In June 2019, the Defense Ministry began to share its technological capabilities with local car companies. Since then, the production of homegrown substitutes for key imported car parts was placed high on the agenda.
The ministry helped produce domestic counterparts for 35 key auto parts in Iran to curb the industry’s reliance on the global supply chain.
Recently, the Iranian Army also joined the Defense Ministry in backing similar endeavors of domestic automakers.
Deputy Coordinator of Iran’s Air Force Brigadier General Mehdi Hadian told reporters that the army’s Air Force possesses high-tech equipment to support the domestic auto sector.
“The linkup can help mobilize this potential and fill the gaps on both sides,” he said.
In the face of economic constraints created by US sanctions in 2018, the auto sector focused on self-sufficiency in the production of auto parts, especially high-tech components.
These efforts have resulted in slashing the import of auto parts and saving foreign currencies.
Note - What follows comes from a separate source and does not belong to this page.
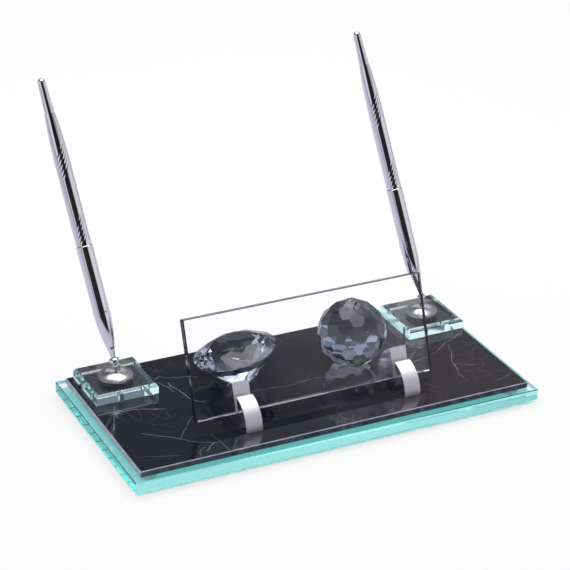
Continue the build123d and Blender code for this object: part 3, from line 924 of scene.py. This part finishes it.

However, several fiscal issues are yet to be settled in the auto sector.
Tough Times
According to official data, Iranian automotive companies are in the red, owing parts makers 430 trillion rials ($1.72 billion), Reza Rezaei, a member of Iran Auto Parts Makers Association, said.
He added that parts manufacturers are struggling to finance their operations and urged automakers to pay at least part of the debt as soon as possible.
Rezaei noted that the parts manufacturing sector is a strategic component in the auto sector, which can help materialize localization goals.
“They deserve more support from the government, but unfortunately the state has paid little attention to the sector,” he added.
Criticizing cumbersome regulations in the banking system, Rezaei said parts makers are having a tough time in getting bank facilities.
“Even when we are trying to import raw materials, customs officials are reluctant to cooperate, which makes import procedures more difficult,” he said.
Lawmaker Ali Haddadi echoed these comments, saying rules set by the Central Bank of Iran also hamper automotive development.
Haddadi said restrictive regulations should be modified and the government should open up its coffers to the auto sector.